IGNORE '\t' + '\r' + '\n'
PRODUCTIONS
Logo = {Statement}.
Statement = Forward | Rotate.
Forward (. double length; .)
= "fd" Parameter<out length>
(. turtleX += Math.Cos(angle) * length;
turtleY += Math.Sin(angle) * length;
Console.WriteLine("Turtle at {0}, {1}",
turtleX.ToString("0.#"),
turtleY.ToString("0.#"));
.)
.
Rotate (. double ang; .)
= "rt" Parameter<out ang>
(. angle += Math.PI * ang / 180; .)
.
Parameter<out double n>
= number (. n = Convert.ToDouble(t.val); .)
.
END Logo.
You've already seen something similar with ANTLR grammar, lexical tokens, extenden BNF production, c# header and attributed code. This one has a period character after almost everything.
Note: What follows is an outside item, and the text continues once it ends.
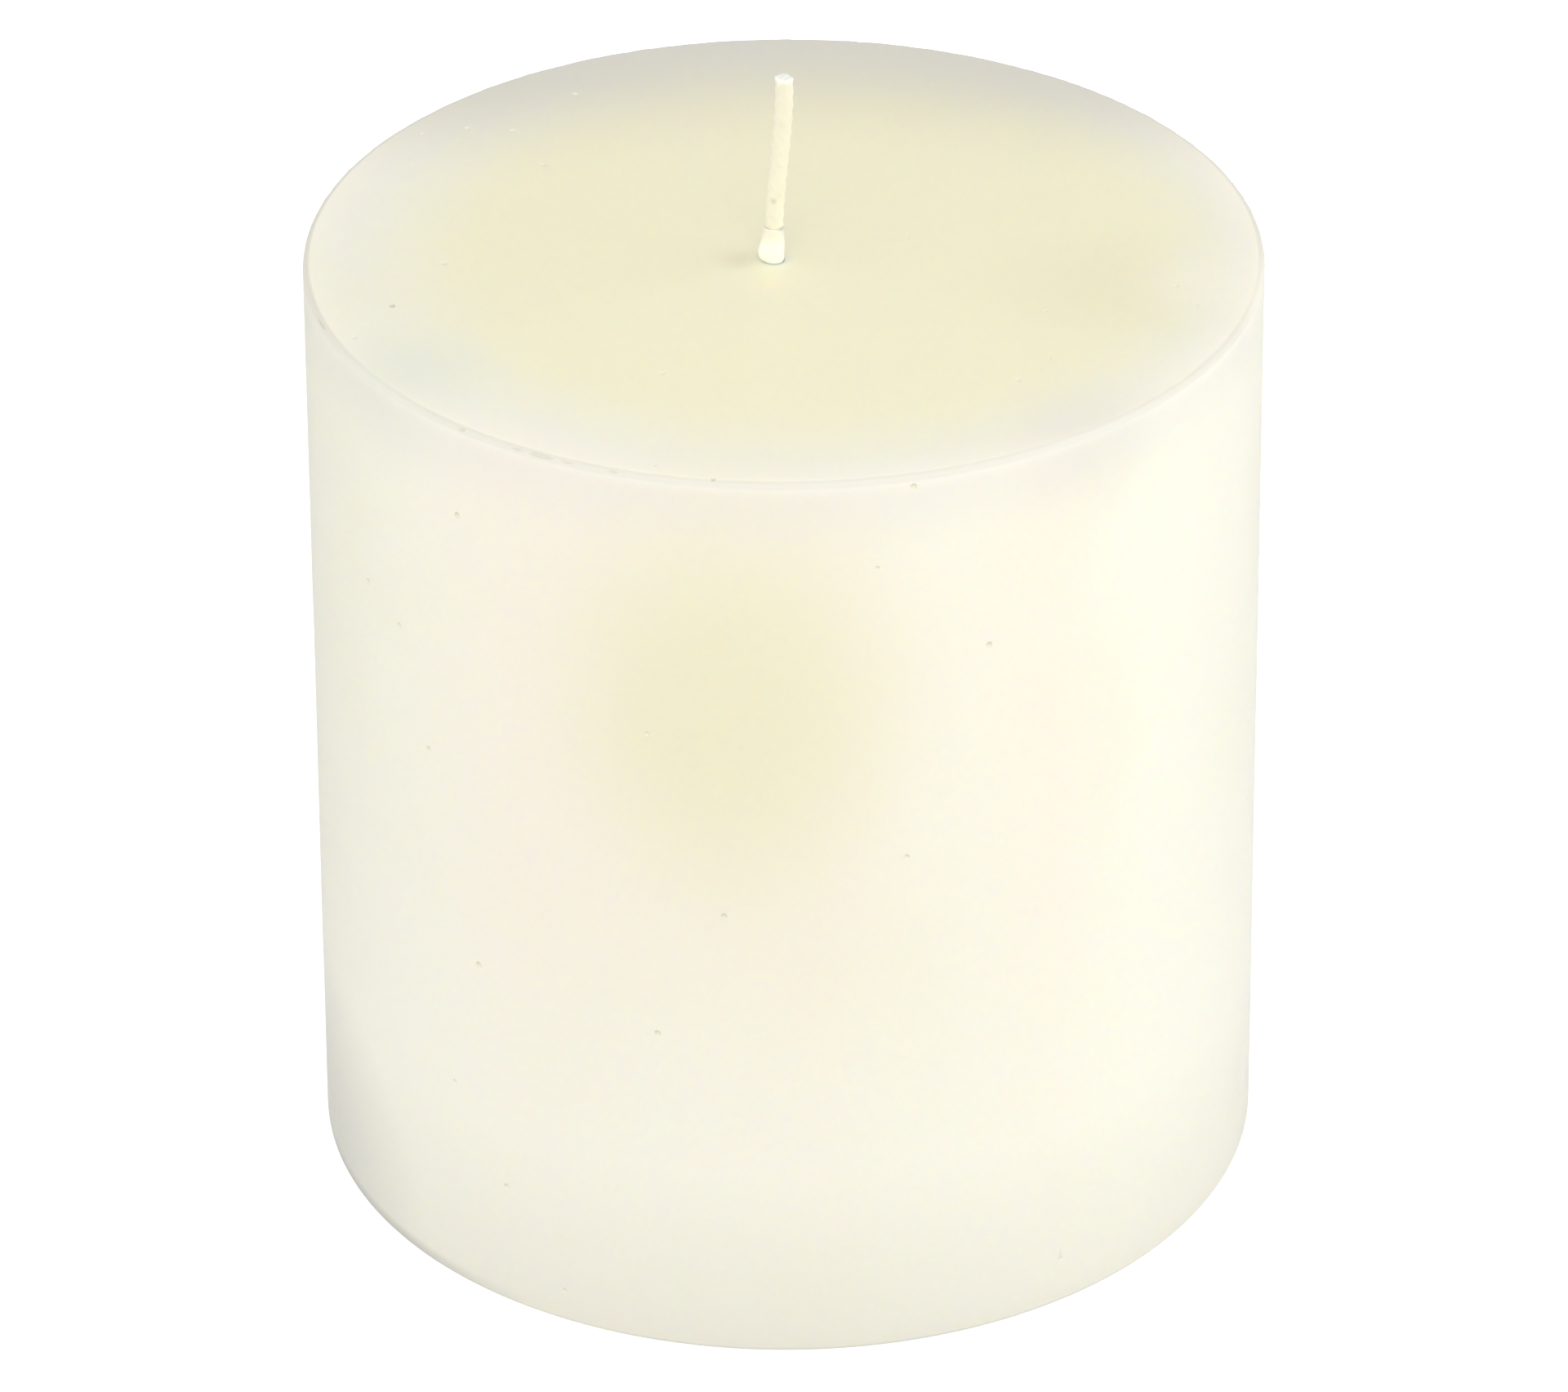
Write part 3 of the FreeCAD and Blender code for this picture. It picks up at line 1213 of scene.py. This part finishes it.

One thing I should point out is that parts of definition have to strictly follow an order of appearance. For instance
IGNORE part can't appear before
TOKENS or
CHARACTERS blocks. Correct order of appearance can be found in the documentation that
exists and is
informative. Before I start praising it's documentation, let's conclude the usage of Coco/R. This is what user code looks like:
static void Main(string[] args)
{
Scanner scanner = new Scanner("input.txt");
Parser parser = new Parser(scanner);
parser.Parse();
}
As simple as that. Scanner can also accept
Stream object instead of file name, for those insisting on abstraction (which is good requirement).
Conclusion
Unlike ANTLR or Irony.Net, Coco/R didn't catch me with nasty surprises, it's simple, it works, requires no run-time files and it is well documented. Though it doesn't have fancy grammar editor or grammar visualisation it's a tool that I would use in my projects.